Sunday, January 09, 2011

Part of A Response to An Atheist Regarding the Logical Problem of Evil

One atheist writes:

"I know there COULD be a reason that he allows these evils that we as
humans do not know about, but why should that be passed off as fact?
There could also be no reason at all, just an act of evil. There COULD be a
lot of scenarios, but why is this one the only one Christianity
recognizes, as if it has been proven?"

Part of my reply:

We can't say that God allows evil for no reason at all. Who would want to give devotion to a God like that? If God's great-making properties are compossible or jointly possible, then we have to understand God in the light of his great-making properties. If God is omnibenevolent, then he does not act wickedly. If God is supremely rational, then he does not act or permit things without having an overall purpose. Christian logicians have chosen to say that one cannot legitimately conclude that God is not good because he permits evil. This move is not a matter of theology; it is a matter of logic. Even on the human level, it is not necessarily true that a being is evil just because he/she permits evil, even though he/she has the power to eliminate the evil in question.
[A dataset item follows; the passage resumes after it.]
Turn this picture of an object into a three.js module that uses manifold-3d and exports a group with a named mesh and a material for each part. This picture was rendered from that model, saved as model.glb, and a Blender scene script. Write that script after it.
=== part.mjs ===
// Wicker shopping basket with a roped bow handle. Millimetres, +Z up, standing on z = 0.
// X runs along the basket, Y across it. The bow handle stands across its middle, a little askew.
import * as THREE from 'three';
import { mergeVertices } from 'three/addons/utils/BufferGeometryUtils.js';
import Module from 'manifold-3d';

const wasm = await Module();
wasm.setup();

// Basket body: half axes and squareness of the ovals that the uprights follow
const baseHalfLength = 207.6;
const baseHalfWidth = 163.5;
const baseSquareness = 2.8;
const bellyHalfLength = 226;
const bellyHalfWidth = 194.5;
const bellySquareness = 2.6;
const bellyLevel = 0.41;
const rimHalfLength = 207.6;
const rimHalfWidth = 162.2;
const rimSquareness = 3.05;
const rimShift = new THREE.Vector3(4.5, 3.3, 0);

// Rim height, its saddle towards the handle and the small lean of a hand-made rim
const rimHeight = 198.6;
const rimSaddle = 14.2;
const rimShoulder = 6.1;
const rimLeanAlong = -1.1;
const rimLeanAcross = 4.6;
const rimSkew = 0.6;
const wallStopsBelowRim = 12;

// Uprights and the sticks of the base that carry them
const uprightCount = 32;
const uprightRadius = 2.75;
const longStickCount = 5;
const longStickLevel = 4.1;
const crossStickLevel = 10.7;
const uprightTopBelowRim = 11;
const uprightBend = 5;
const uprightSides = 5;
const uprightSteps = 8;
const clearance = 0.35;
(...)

There could be other plausible alternatives why a finite rational agent permits some evil. But Christians say that God is supremely good because of what Scripture tells us, because of our experience in walking with God and based on what servants of God in the past have written about God. We also employ natural theology or logic to arrive at the notion that God has certain great-making properties that are compossible.


Anonymous said...

Great Blog, thank you.

Christianity also maintains that we are made to be with God. After death, those who choose God go to paradise. I know different denominations disagree a little here, eg Catholics maintain that both grace and works are necessary, but the main idea is that no matter how cruel this world may seem, it is finite, while the paradise is infinite and so in hindsight the cruelty experienced here will be, relatively short lived and insignificant. This is of course not the only reason why we should give God the benefit of the doubt. We usually also give politicians the benefit of the doubt very easily even worshiping them, yet many seem to not want to give God a chance.

Edgar Foster said...

I appreciate your remarks. Thanks for the contribution to this blog.